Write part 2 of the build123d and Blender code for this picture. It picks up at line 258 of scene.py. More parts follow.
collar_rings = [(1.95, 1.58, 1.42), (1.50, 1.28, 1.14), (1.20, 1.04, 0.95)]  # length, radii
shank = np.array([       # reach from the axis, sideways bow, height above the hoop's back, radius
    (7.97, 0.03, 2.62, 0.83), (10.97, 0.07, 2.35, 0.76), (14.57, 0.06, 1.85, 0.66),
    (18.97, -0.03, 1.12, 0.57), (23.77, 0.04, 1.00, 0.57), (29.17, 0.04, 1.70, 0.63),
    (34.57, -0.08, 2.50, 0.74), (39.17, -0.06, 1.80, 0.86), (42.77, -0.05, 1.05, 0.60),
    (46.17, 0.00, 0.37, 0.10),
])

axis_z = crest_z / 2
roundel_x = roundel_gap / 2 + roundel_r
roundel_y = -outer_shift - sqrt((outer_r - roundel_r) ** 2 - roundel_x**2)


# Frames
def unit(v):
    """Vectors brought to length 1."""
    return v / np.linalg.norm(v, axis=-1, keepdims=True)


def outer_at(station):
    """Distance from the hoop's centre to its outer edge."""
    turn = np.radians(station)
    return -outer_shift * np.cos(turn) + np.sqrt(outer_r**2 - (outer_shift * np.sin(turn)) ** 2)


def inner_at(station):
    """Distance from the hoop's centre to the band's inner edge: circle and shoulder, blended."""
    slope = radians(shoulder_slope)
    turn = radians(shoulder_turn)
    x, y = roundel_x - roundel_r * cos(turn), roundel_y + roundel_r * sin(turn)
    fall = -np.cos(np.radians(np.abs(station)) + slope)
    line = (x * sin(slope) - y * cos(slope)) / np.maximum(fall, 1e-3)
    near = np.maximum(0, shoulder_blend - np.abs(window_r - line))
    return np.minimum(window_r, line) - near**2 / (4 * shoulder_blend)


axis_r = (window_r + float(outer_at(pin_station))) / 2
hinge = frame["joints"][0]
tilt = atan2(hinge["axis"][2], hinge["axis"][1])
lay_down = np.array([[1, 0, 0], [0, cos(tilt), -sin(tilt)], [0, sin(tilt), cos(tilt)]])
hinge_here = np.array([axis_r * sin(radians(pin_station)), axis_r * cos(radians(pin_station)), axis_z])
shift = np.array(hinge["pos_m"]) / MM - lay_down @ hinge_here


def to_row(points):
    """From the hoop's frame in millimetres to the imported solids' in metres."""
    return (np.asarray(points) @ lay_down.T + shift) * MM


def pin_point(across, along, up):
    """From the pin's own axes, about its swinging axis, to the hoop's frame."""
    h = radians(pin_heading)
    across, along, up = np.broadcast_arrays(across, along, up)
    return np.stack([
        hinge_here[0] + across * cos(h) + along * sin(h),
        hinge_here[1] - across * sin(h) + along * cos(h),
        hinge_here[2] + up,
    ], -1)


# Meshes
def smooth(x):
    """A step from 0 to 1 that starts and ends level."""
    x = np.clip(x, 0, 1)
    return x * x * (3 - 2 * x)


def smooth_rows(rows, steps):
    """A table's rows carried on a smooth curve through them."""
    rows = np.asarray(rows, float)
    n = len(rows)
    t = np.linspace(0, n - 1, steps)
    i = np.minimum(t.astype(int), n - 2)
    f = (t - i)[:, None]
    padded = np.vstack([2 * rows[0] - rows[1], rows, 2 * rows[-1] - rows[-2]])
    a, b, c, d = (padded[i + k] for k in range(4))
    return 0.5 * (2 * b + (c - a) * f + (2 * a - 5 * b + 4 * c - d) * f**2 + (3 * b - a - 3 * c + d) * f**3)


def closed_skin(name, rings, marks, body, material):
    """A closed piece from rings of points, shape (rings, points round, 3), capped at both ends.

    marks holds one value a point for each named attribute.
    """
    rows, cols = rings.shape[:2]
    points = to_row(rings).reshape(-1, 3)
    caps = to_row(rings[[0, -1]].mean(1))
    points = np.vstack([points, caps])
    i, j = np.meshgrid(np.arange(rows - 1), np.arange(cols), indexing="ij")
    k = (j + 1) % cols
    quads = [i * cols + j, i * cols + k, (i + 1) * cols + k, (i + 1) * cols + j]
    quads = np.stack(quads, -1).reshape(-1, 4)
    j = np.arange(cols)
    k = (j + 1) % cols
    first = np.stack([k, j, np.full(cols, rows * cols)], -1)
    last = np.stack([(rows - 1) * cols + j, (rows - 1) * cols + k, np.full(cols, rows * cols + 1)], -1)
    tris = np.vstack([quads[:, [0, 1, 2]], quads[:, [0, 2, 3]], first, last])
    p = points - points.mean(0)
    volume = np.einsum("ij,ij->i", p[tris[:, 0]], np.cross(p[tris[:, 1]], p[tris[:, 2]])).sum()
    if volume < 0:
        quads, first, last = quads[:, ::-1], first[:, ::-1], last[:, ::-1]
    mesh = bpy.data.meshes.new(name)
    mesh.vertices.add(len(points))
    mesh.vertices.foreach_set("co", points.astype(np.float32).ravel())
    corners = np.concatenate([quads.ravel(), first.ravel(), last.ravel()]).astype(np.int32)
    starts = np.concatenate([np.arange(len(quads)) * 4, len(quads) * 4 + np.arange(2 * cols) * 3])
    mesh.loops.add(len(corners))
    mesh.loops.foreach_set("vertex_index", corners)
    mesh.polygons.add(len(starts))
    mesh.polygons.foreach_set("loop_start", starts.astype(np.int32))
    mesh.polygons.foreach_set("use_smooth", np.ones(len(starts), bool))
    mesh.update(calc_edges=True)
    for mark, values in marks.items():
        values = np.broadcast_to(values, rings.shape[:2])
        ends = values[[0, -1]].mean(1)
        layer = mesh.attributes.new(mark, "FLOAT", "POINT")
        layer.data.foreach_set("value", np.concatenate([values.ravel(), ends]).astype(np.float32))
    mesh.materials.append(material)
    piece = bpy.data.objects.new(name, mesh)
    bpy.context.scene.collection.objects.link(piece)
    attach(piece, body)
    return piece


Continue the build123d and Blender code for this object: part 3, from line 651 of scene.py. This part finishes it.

___

From the entries above, extract each line containing "scene".

Write part 2 of the build123d and Blender code for this picture. It picks up at line 258 of scene.py. More parts follow.
    bpy.context.scene.collection.objects.link(piece)
Continue the build123d and Blender code for this object: part 3, from line 651 of scene.py. This part finishes it.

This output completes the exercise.